### Given request
Copy exactly the lines of the material below that run from the one containing "What FreeCAD Python" through the one containing "yoke and an". Copy no other lines.
╭─ Entries provided
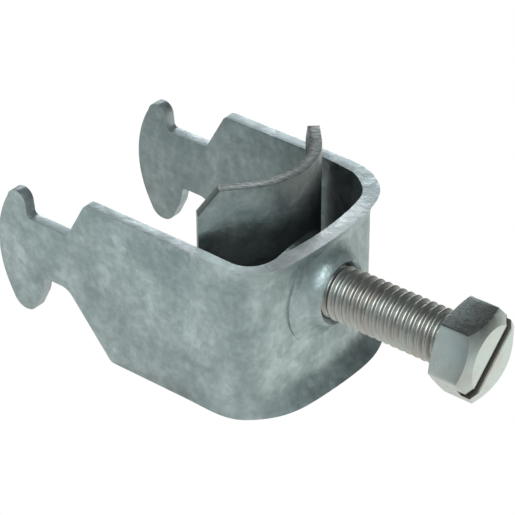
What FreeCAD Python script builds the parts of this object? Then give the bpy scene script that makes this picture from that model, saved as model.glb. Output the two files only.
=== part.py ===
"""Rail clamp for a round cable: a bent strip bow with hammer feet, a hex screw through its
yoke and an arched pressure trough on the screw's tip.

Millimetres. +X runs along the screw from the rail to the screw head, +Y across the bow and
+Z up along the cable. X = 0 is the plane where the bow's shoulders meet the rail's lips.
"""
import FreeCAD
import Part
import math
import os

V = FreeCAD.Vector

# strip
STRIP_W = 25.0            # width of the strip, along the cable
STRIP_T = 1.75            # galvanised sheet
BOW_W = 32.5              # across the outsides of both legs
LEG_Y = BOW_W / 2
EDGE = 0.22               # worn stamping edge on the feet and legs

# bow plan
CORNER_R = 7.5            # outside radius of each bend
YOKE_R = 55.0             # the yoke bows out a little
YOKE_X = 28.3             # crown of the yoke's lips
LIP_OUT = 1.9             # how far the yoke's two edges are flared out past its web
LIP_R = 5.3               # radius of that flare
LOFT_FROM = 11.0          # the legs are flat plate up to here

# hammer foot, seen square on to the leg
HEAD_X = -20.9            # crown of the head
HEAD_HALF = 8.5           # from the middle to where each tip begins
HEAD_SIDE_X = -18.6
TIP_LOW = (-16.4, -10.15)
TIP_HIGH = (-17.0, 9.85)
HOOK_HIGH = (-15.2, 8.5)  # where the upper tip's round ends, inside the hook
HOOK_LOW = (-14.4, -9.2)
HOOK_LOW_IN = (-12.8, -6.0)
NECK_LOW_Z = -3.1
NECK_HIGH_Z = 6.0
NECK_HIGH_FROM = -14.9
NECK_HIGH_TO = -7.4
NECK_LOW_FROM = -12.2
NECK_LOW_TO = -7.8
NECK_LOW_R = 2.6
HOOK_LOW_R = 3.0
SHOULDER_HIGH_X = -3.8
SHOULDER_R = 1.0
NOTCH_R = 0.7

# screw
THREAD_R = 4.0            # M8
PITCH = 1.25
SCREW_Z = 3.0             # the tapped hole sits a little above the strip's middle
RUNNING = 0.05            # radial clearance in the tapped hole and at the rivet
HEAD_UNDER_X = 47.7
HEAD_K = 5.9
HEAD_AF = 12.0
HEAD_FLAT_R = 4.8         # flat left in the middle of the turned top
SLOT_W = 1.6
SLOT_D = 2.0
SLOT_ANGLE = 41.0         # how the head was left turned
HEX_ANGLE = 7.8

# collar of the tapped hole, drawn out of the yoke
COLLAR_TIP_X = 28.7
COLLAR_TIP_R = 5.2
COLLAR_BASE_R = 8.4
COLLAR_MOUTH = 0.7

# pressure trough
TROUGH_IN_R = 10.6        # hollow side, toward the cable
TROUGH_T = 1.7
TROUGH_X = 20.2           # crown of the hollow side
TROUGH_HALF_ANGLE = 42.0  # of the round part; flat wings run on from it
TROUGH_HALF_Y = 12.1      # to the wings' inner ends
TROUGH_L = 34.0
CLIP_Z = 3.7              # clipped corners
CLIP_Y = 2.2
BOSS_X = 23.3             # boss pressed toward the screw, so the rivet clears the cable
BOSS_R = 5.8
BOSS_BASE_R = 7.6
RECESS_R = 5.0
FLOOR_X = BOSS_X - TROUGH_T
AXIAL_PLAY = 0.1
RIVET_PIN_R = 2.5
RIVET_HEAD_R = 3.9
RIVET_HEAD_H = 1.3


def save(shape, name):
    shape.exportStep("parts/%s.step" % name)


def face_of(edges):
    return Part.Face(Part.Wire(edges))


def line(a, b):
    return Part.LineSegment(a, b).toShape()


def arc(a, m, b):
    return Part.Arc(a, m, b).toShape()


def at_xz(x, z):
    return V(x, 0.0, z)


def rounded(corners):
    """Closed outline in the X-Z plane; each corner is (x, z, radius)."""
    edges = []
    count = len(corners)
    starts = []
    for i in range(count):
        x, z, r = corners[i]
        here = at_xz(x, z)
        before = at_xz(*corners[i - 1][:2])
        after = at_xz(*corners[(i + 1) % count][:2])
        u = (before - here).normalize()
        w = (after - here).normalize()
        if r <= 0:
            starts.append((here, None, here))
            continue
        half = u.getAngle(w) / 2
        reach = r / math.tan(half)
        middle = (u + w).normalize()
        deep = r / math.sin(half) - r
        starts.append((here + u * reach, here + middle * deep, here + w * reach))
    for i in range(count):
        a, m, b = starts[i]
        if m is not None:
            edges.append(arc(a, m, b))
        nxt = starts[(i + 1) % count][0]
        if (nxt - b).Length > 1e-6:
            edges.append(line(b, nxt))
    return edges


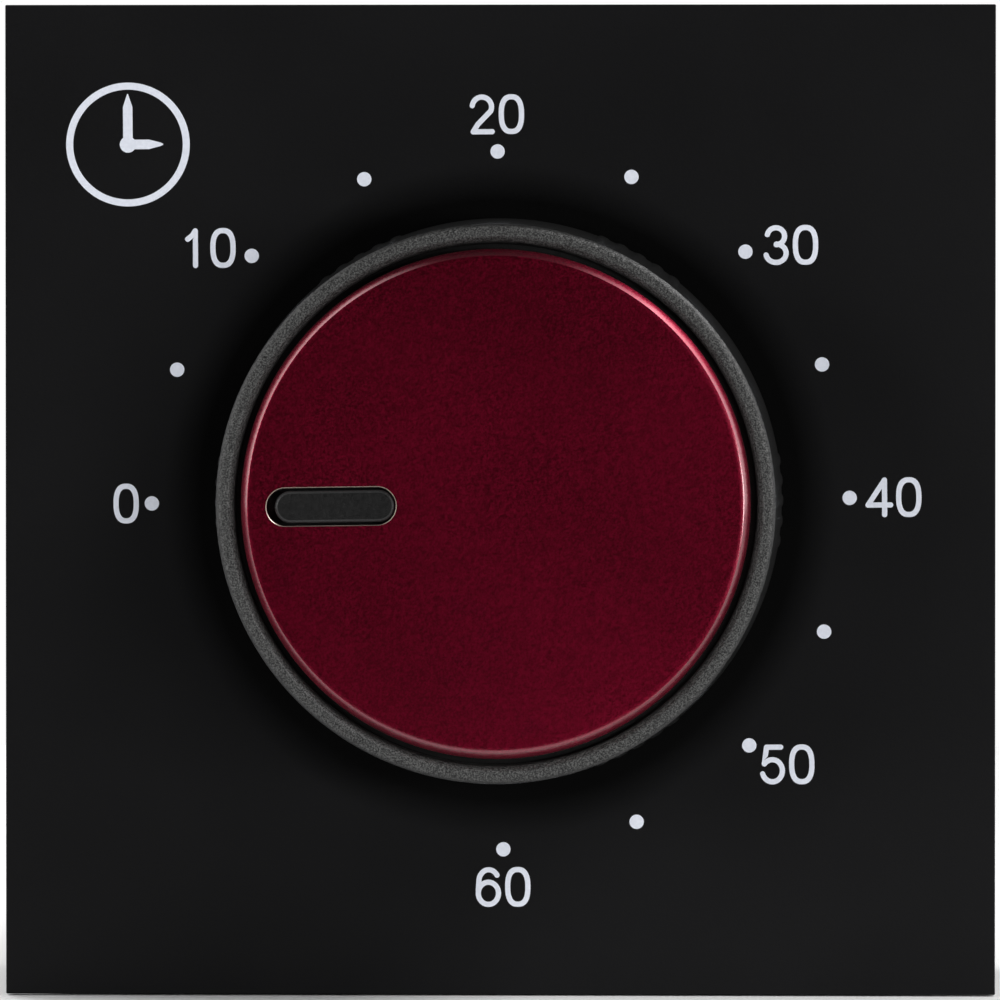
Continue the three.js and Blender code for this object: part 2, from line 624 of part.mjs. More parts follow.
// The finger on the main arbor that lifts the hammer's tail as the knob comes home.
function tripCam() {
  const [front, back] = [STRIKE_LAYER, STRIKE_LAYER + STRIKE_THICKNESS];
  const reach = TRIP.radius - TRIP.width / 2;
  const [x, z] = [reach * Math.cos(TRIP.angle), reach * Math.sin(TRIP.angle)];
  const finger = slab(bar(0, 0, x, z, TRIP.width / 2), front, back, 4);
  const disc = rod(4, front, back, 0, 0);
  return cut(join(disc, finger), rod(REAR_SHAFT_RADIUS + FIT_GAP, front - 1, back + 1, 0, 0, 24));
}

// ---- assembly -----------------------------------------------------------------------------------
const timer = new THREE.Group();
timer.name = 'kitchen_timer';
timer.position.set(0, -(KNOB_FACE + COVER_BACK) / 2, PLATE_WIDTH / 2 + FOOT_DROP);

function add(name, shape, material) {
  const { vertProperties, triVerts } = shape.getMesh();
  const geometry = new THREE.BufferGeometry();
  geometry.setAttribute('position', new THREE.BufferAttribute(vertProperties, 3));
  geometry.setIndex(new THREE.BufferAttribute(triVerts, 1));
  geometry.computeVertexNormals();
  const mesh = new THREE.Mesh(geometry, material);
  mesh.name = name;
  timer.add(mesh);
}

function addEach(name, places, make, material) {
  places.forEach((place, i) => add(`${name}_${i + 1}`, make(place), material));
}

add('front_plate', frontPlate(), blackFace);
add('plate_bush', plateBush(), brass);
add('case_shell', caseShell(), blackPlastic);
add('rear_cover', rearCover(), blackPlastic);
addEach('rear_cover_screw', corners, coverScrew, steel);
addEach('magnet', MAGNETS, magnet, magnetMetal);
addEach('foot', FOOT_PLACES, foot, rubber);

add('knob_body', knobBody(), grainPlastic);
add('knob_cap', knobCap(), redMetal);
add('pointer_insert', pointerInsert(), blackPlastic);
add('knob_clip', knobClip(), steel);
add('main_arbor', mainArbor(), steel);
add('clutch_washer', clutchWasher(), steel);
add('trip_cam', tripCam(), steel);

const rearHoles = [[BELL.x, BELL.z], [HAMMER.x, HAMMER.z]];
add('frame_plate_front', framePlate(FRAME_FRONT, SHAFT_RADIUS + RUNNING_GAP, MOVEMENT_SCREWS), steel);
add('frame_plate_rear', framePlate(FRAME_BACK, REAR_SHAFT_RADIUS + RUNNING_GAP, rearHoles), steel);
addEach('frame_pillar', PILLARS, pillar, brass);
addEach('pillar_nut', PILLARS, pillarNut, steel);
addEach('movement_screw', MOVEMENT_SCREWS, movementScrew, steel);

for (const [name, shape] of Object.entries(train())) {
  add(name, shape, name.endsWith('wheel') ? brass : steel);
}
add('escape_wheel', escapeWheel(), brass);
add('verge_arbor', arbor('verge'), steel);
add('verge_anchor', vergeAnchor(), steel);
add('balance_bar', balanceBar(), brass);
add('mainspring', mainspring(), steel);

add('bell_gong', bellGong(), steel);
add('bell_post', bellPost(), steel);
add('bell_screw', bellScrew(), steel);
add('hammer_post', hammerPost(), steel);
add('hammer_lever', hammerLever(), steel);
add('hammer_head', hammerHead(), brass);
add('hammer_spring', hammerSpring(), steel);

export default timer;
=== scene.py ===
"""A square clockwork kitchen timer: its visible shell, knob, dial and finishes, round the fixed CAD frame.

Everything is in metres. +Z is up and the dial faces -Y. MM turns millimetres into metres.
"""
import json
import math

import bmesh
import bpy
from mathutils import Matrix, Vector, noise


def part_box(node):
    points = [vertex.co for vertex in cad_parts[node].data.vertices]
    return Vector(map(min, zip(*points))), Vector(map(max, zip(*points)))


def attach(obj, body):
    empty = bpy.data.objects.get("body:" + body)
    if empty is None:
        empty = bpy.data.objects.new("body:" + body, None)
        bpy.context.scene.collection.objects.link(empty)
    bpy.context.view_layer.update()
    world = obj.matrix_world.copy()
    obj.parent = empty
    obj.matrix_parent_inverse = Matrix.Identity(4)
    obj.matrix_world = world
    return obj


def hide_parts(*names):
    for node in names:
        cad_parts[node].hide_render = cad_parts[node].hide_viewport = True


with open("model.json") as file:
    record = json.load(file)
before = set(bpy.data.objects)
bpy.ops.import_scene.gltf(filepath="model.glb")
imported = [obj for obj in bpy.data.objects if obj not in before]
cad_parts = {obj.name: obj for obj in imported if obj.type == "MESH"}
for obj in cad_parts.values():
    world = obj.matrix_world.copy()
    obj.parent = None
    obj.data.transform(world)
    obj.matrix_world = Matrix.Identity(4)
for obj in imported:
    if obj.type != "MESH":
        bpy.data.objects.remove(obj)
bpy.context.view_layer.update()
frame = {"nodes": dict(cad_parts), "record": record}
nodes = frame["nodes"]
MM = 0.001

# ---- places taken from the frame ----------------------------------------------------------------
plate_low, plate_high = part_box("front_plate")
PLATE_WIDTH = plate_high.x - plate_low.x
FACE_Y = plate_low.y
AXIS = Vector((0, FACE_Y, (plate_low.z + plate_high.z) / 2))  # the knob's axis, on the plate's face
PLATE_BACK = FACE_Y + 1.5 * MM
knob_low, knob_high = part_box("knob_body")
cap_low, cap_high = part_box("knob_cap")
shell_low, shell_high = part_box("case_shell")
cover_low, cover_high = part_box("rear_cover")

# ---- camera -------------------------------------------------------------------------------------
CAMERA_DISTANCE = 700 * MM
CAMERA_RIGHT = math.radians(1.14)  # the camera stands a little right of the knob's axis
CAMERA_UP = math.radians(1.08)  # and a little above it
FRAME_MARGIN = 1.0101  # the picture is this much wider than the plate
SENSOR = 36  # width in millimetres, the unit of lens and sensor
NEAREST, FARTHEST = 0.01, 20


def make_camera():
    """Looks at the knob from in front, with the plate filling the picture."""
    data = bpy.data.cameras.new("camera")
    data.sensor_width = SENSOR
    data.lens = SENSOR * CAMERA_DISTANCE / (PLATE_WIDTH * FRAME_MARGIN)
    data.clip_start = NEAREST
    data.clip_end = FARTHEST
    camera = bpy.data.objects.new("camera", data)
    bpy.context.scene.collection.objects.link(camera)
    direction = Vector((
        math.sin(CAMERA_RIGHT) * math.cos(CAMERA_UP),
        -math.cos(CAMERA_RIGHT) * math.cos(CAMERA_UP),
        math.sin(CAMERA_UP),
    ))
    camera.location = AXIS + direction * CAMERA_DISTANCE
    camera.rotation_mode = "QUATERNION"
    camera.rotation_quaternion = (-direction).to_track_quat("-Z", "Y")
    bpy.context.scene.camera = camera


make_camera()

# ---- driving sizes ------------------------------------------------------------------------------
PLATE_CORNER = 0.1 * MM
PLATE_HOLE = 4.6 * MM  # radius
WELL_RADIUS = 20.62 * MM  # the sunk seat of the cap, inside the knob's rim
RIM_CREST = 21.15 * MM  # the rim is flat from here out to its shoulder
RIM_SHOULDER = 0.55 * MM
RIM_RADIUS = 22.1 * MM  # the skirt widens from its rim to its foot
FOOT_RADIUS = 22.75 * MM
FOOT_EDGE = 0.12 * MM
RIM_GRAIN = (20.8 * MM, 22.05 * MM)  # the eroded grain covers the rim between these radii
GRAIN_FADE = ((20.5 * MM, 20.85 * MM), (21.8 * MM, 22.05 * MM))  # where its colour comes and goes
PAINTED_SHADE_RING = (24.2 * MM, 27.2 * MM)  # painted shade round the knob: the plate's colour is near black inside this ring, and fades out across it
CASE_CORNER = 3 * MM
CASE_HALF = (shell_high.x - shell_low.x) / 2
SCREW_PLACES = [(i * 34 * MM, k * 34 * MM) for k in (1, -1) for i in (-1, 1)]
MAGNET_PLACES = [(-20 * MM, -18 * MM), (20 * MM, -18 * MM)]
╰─
╭─ Entries provided
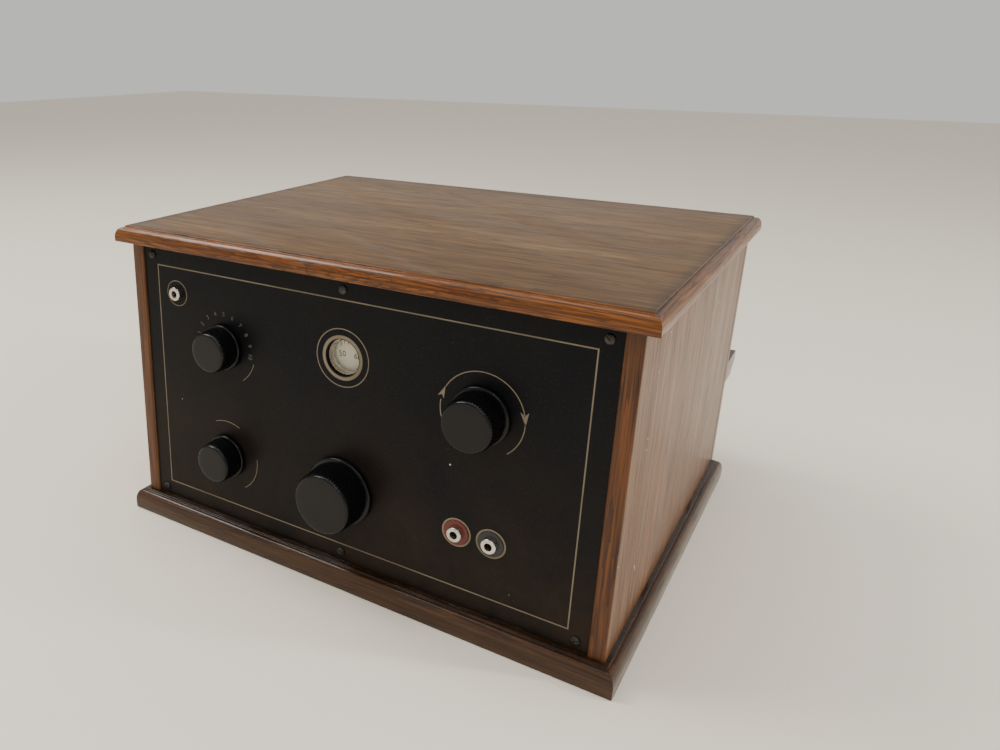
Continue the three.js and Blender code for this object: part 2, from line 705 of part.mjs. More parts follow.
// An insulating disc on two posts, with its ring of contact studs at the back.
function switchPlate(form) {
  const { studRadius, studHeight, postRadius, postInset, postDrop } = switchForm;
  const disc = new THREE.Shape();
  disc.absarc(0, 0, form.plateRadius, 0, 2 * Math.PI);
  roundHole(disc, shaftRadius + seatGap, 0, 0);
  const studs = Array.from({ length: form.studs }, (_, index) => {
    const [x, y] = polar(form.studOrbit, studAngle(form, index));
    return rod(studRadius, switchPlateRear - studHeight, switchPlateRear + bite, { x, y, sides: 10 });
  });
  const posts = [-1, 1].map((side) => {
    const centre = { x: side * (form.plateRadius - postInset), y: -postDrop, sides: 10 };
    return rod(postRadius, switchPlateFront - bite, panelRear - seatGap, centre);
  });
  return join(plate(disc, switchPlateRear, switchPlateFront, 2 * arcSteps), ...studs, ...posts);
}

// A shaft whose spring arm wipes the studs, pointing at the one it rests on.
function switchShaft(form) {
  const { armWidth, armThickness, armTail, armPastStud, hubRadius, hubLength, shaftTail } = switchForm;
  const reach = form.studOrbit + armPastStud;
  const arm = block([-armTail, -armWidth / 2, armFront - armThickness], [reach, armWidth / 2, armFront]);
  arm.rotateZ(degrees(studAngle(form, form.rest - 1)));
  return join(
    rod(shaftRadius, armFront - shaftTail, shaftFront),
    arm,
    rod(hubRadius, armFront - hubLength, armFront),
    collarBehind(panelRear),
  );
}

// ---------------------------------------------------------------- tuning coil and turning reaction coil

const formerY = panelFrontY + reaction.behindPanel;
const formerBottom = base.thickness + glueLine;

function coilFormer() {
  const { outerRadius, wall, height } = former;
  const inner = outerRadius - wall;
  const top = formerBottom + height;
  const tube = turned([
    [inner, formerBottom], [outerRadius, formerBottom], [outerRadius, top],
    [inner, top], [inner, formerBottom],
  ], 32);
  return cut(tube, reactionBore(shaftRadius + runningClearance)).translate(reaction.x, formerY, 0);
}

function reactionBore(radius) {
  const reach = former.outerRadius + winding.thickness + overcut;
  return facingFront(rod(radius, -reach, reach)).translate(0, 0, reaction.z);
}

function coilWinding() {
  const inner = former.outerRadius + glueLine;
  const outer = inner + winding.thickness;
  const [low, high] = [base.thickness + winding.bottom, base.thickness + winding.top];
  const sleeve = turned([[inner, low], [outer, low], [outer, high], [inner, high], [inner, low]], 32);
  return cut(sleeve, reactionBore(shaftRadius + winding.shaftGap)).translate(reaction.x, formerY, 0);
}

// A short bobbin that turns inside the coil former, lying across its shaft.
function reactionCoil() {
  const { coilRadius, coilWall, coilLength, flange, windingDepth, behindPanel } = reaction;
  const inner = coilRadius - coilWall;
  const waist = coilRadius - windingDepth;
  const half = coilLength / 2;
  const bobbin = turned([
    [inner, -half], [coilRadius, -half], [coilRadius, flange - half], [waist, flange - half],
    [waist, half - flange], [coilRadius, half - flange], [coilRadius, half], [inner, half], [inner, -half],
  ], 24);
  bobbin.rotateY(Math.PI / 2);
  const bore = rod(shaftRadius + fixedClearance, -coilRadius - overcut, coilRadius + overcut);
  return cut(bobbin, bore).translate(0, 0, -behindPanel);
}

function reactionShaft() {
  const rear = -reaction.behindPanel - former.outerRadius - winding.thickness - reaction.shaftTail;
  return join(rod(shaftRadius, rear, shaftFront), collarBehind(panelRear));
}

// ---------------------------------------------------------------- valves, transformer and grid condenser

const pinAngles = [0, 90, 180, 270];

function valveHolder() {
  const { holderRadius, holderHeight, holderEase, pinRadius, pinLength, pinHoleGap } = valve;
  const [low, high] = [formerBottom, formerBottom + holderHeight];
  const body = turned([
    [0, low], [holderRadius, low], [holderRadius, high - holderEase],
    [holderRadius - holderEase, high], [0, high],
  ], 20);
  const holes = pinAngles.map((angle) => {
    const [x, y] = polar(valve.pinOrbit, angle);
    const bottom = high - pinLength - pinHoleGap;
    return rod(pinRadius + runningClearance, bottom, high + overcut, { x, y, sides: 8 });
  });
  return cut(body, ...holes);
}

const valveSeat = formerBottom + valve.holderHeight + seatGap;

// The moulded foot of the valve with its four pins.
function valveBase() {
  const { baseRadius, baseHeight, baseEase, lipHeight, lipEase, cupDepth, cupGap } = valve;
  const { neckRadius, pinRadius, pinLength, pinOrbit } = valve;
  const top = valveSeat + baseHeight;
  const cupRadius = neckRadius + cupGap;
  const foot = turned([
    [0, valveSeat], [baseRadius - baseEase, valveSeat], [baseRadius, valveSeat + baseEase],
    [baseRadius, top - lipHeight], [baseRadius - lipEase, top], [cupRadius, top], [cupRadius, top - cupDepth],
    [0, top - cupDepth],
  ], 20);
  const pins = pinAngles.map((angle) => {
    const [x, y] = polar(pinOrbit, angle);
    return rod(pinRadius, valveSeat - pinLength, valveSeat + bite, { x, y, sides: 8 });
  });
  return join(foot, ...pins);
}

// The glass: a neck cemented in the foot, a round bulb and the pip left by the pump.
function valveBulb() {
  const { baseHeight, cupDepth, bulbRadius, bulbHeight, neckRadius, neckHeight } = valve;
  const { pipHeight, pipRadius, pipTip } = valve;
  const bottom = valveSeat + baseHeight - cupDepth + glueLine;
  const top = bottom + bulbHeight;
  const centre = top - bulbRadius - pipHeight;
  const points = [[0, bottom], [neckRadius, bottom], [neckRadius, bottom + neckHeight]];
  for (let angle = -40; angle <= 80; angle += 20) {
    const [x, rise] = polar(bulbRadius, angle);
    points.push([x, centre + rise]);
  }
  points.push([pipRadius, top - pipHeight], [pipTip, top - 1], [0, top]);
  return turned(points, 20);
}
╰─
### Solution to this problem
What FreeCAD Python script builds the parts of this object? Then give the bpy scene script that makes this picture from that model, saved as model.glb. Output the two files only.
=== part.py ===
"""Rail clamp for a round cable: a bent strip bow with hammer feet, a hex screw through its
yoke and an arched pressure trough on the screw's tip.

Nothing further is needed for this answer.